PROMPT
Would you return all of this data exactly, leaving nothing out?

DATA FOR THIS EXERCISE
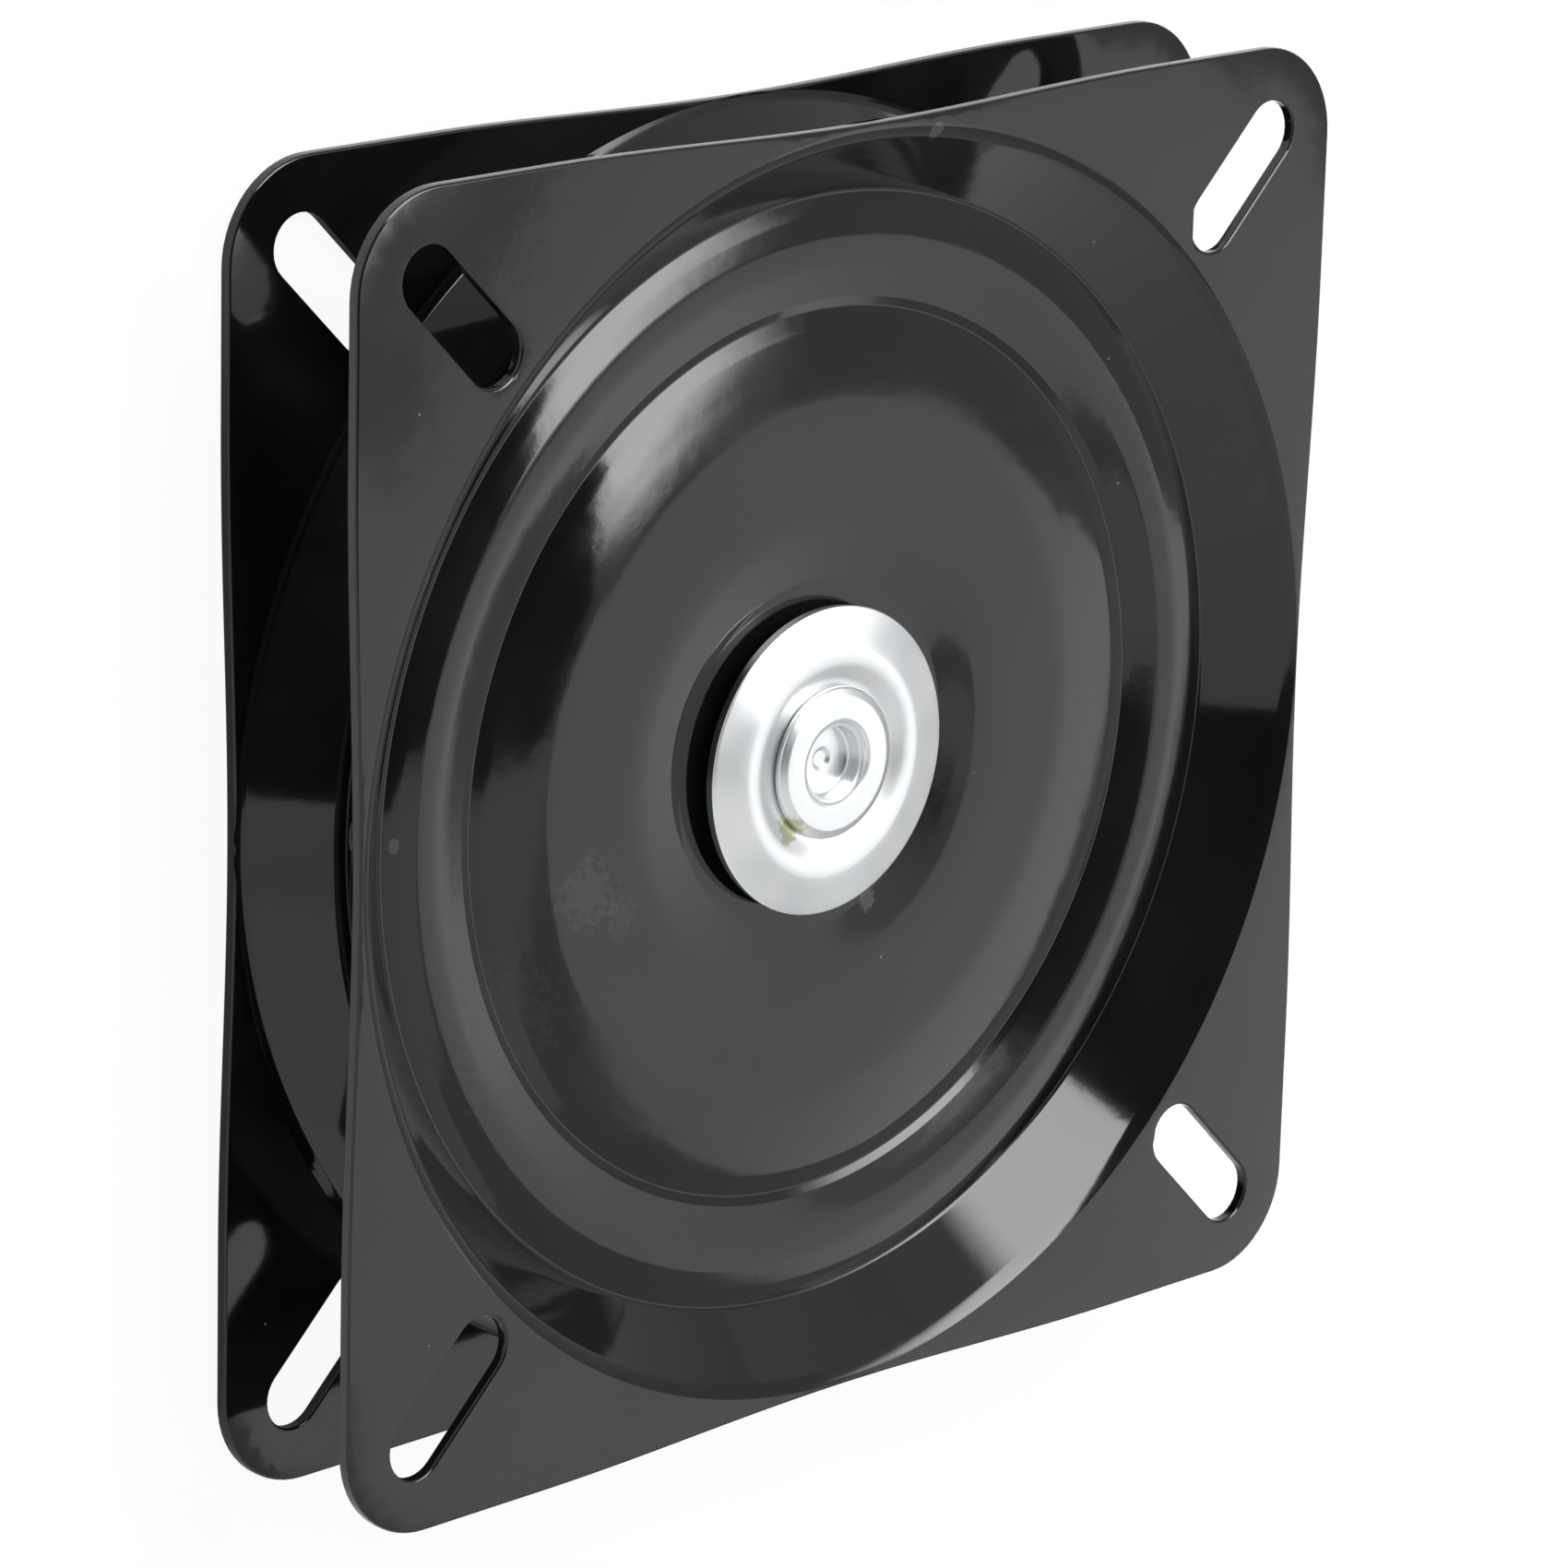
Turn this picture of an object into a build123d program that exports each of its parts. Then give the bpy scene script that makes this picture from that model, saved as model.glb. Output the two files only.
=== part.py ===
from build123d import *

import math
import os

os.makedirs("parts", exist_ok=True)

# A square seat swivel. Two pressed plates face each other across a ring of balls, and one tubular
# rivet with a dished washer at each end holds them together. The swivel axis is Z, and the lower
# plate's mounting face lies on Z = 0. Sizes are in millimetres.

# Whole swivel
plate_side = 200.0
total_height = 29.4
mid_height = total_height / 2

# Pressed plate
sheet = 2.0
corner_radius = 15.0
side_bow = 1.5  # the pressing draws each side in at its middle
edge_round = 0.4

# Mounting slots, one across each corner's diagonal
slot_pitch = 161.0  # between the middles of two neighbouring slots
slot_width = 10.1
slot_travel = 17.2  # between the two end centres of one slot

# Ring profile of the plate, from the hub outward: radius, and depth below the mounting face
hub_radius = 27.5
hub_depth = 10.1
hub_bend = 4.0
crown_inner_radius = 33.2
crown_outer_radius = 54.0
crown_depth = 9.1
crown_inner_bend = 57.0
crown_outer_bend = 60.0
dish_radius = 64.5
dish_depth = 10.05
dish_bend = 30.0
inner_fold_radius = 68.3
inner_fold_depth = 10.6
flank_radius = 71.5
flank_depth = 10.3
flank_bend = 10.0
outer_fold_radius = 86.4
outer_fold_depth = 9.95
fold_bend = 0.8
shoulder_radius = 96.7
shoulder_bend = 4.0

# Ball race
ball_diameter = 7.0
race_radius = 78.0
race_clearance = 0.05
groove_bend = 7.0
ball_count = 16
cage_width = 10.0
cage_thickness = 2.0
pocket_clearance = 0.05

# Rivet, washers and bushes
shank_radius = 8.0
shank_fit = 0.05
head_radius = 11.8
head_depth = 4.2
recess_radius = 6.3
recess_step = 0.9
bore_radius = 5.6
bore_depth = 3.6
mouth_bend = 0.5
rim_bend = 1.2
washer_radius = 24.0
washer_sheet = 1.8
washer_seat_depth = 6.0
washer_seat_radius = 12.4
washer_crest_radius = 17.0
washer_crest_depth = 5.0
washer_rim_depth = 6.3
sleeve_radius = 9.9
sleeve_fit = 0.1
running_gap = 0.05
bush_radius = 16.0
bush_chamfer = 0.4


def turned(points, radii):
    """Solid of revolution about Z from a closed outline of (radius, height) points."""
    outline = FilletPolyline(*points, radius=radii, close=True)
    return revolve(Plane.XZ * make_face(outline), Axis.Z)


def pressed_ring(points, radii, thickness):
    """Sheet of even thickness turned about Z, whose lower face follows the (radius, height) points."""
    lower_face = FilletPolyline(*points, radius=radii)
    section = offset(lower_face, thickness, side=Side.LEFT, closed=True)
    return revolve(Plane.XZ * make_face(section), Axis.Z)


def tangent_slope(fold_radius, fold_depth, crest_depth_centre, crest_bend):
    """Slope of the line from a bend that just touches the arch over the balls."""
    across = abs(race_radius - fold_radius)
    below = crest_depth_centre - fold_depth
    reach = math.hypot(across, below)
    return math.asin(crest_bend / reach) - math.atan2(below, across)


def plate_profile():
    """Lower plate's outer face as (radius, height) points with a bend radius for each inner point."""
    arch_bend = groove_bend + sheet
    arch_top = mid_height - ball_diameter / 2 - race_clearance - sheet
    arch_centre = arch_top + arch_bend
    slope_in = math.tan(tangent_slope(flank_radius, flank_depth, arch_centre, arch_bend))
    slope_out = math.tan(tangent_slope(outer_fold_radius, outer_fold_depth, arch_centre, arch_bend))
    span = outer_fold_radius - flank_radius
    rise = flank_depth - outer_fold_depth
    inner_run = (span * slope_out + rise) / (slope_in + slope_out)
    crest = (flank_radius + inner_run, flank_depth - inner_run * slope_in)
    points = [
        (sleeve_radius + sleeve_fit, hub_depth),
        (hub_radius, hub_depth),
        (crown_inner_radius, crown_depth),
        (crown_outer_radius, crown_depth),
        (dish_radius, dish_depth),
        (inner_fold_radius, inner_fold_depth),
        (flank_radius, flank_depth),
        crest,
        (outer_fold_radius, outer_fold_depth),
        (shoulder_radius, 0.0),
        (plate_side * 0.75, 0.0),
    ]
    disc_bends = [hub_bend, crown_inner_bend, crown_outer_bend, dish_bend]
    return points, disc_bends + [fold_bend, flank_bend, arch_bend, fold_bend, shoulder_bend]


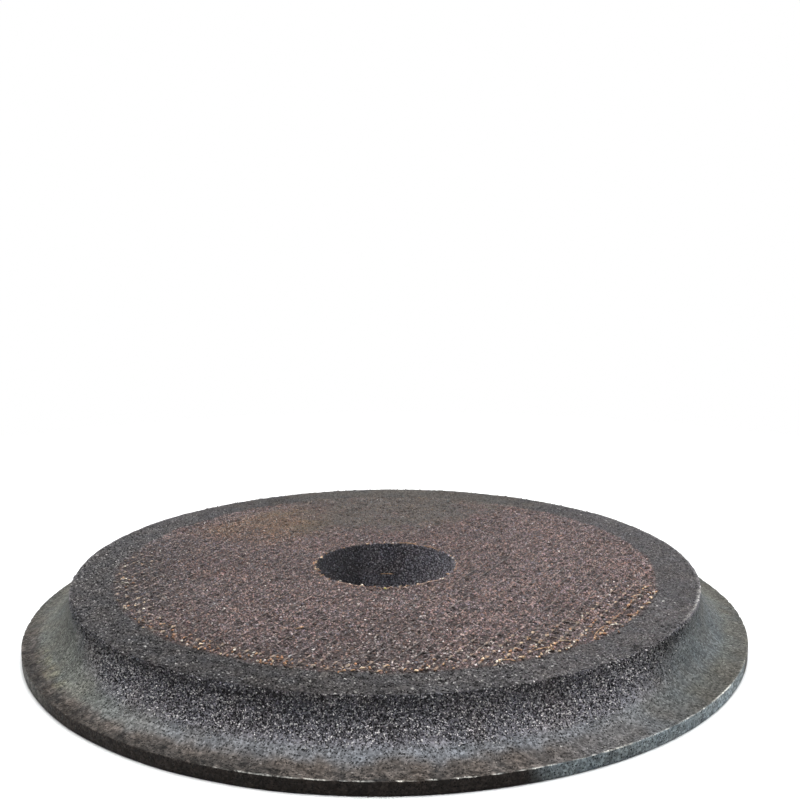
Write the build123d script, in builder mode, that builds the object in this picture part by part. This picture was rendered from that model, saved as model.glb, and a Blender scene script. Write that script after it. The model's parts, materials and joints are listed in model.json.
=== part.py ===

TASK RESPONSE
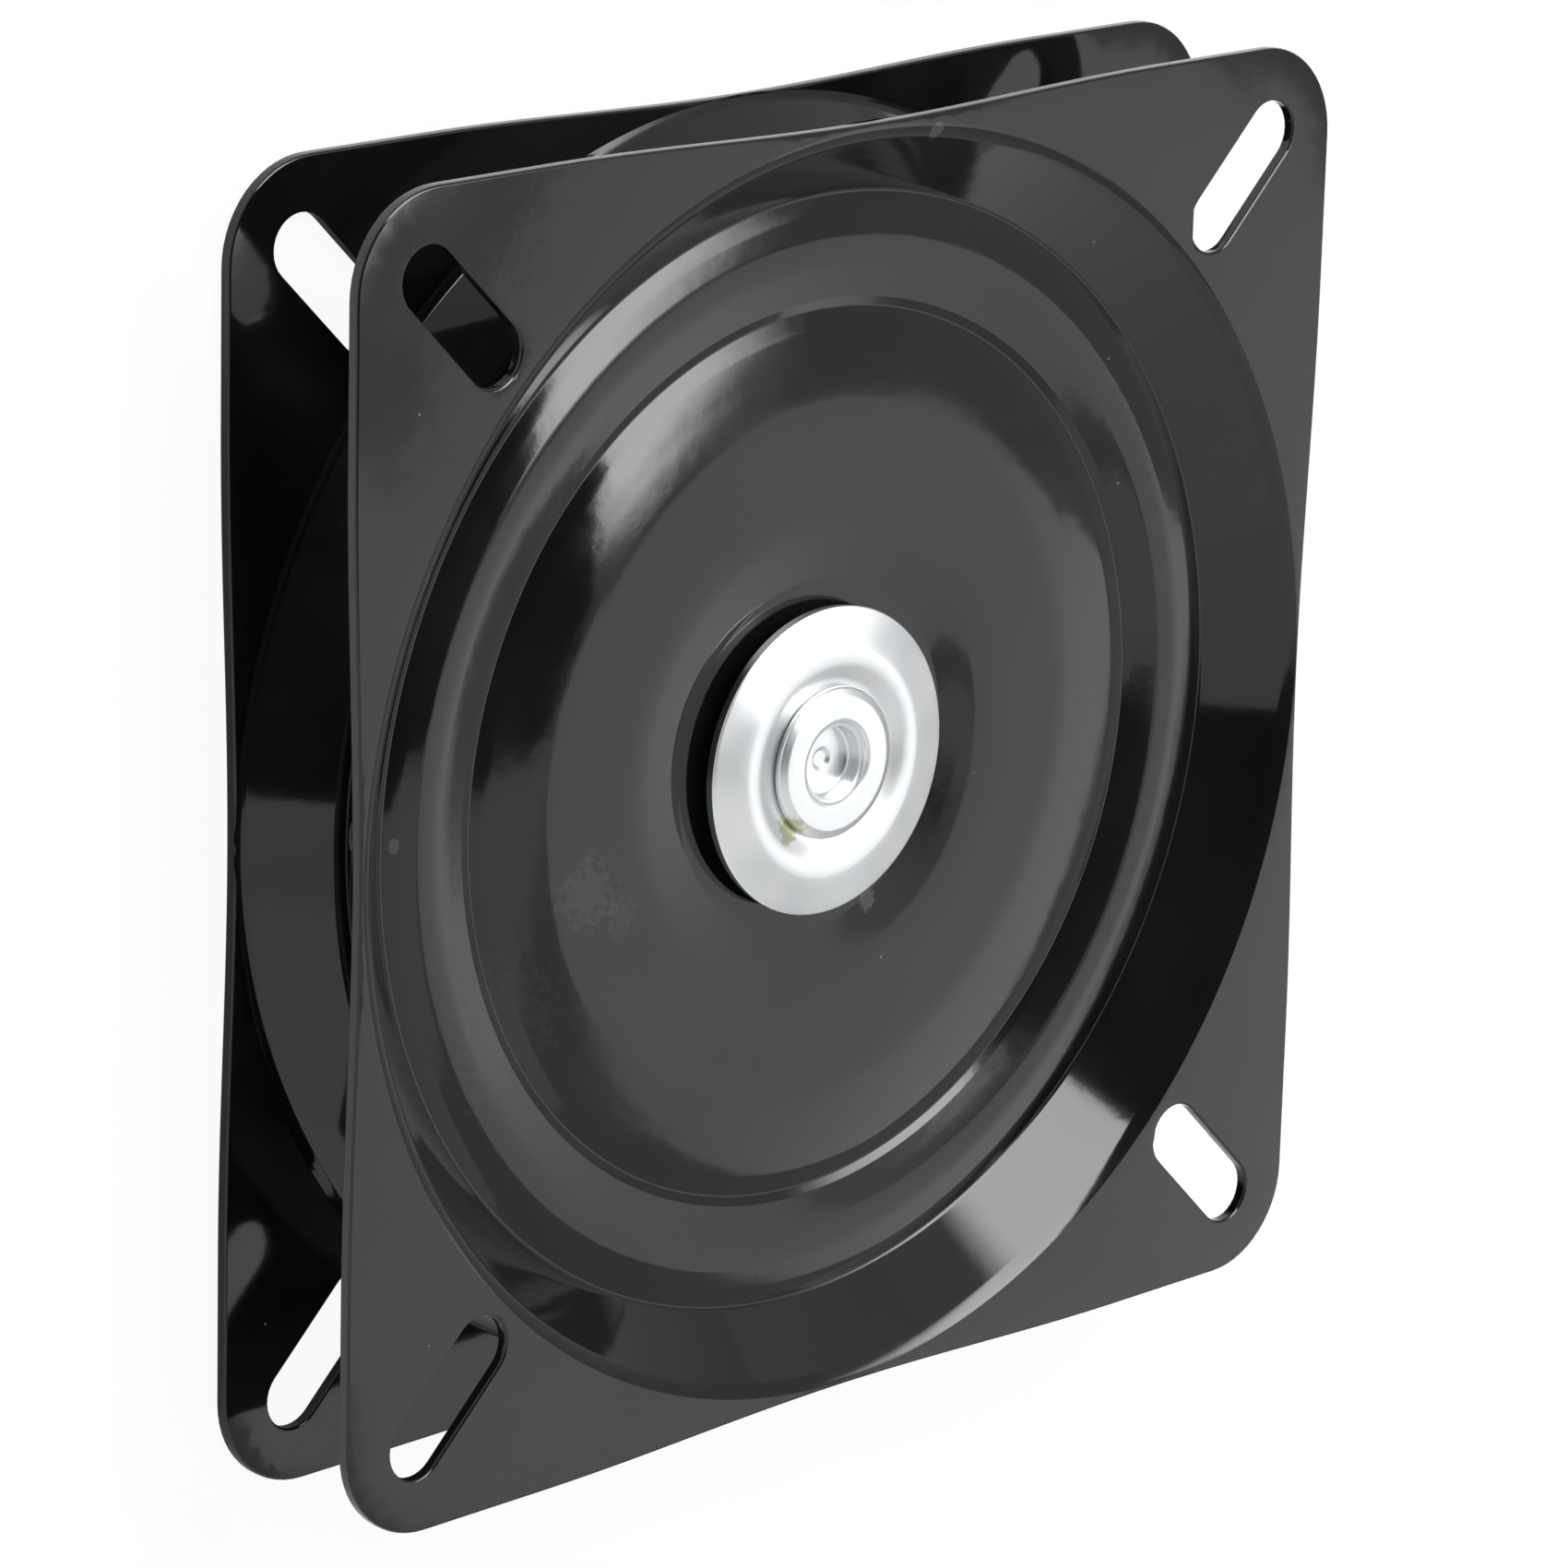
Turn this picture of an object into a build123d program that exports each of its parts. Then give the bpy scene script that makes this picture from that model, saved as model.glb. Output the two files only.
=== part.py ===
from build123d import *

import math
import os

os.makedirs("parts", exist_ok=True)

# A square seat swivel. Two pressed plates face each other across a ring of balls, and one tubular
# rivet with a dished washer at each end holds them together. The swivel axis is Z, and the lower
# plate's mounting face lies on Z = 0. Sizes are in millimetres.

# Whole swivel
plate_side = 200.0
total_height = 29.4
mid_height = total_height / 2

# Pressed plate
sheet = 2.0
corner_radius = 15.0
side_bow = 1.5  # the pressing draws each side in at its middle
edge_round = 0.4

# Mounting slots, one across each corner's diagonal
slot_pitch = 161.0  # between the middles of two neighbouring slots
slot_width = 10.1
slot_travel = 17.2  # between the two end centres of one slot

# Ring profile of the plate, from the hub outward: radius, and depth below the mounting face
hub_radius = 27.5
hub_depth = 10.1
hub_bend = 4.0
crown_inner_radius = 33.2
crown_outer_radius = 54.0
crown_depth = 9.1
crown_inner_bend = 57.0
crown_outer_bend = 60.0
dish_radius = 64.5
dish_depth = 10.05
dish_bend = 30.0
inner_fold_radius = 68.3
inner_fold_depth = 10.6
flank_radius = 71.5
flank_depth = 10.3
flank_bend = 10.0
outer_fold_radius = 86.4
outer_fold_depth = 9.95
fold_bend = 0.8
shoulder_radius = 96.7
shoulder_bend = 4.0

# Ball race
ball_diameter = 7.0
race_radius = 78.0
race_clearance = 0.05
groove_bend = 7.0
ball_count = 16
cage_width = 10.0
cage_thickness = 2.0
pocket_clearance = 0.05

# Rivet, washers and bushes
shank_radius = 8.0
shank_fit = 0.05
head_radius = 11.8
head_depth = 4.2
recess_radius = 6.3
recess_step = 0.9
bore_radius = 5.6
bore_depth = 3.6
mouth_bend = 0.5
rim_bend = 1.2
washer_radius = 24.0
washer_sheet = 1.8
washer_seat_depth = 6.0
washer_seat_radius = 12.4
washer_crest_radius = 17.0
washer_crest_depth = 5.0
washer_rim_depth = 6.3
sleeve_radius = 9.9
sleeve_fit = 0.1
running_gap = 0.05
bush_radius = 16.0
bush_chamfer = 0.4


def turned(points, radii):
    """Solid of revolution about Z from a closed outline of (radius, height) points."""
    outline = FilletPolyline(*points, radius=radii, close=True)
    return revolve(Plane.XZ * make_face(outline), Axis.Z)


def pressed_ring(points, radii, thickness):
    """Sheet of even thickness turned about Z, whose lower face follows the (radius, height) points."""
    lower_face = FilletPolyline(*points, radius=radii)
    section = offset(lower_face, thickness, side=Side.LEFT, closed=True)
    return revolve(Plane.XZ * make_face(section), Axis.Z)


def tangent_slope(fold_radius, fold_depth, crest_depth_centre, crest_bend):
    """Slope of the line from a bend that just touches the arch over the balls."""
    across = abs(race_radius - fold_radius)
    below = crest_depth_centre - fold_depth
    reach = math.hypot(across, below)
    return math.asin(crest_bend / reach) - math.atan2(below, across)


def plate_profile():
    """Lower plate's outer face as (radius, height) points with a bend radius for each inner point."""
    arch_bend = groove_bend + sheet
    arch_top = mid_height - ball_diameter / 2 - race_clearance - sheet
    arch_centre = arch_top + arch_bend
    slope_in = math.tan(tangent_slope(flank_radius, flank_depth, arch_centre, arch_bend))
    slope_out = math.tan(tangent_slope(outer_fold_radius, outer_fold_depth, arch_centre, arch_bend))
    span = outer_fold_radius - flank_radius
    rise = flank_depth - outer_fold_depth
    inner_run = (span * slope_out + rise) / (slope_in + slope_out)
    crest = (flank_radius + inner_run, flank_depth - inner_run * slope_in)
    points = [
        (sleeve_radius + sleeve_fit, hub_depth),
        (hub_radius, hub_depth),
        (crown_inner_radius, crown_depth),
        (crown_outer_radius, crown_depth),
        (dish_radius, dish_depth),
        (inner_fold_radius, inner_fold_depth),
        (flank_radius, flank_depth),
        crest,
        (outer_fold_radius, outer_fold_depth),
        (shoulder_radius, 0.0),
        (plate_side * 0.75, 0.0),
    ]
    disc_bends = [hub_bend, crown_inner_bend, crown_outer_bend, dish_bend]
    return points, disc_bends + [fold_bend, flank_bend, arch_bend, fold_bend, shoulder_bend]


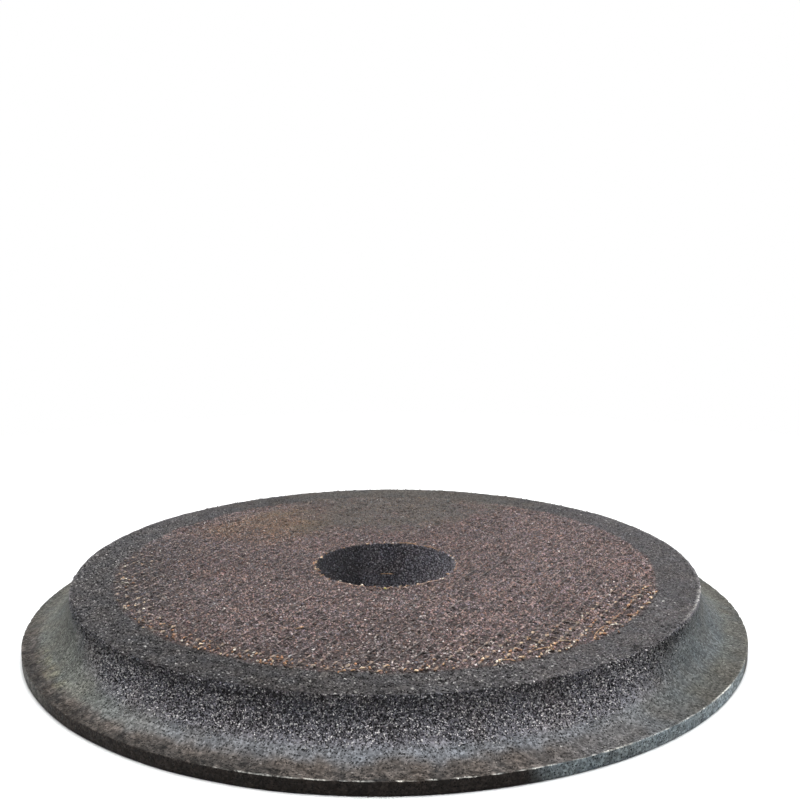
Write the build123d script, in builder mode, that builds the object in this picture part by part. This picture was rendered from that model, saved as model.glb, and a Blender scene script. Write that script after it. The model's parts, materials and joints are listed in model.json.
=== part.py ===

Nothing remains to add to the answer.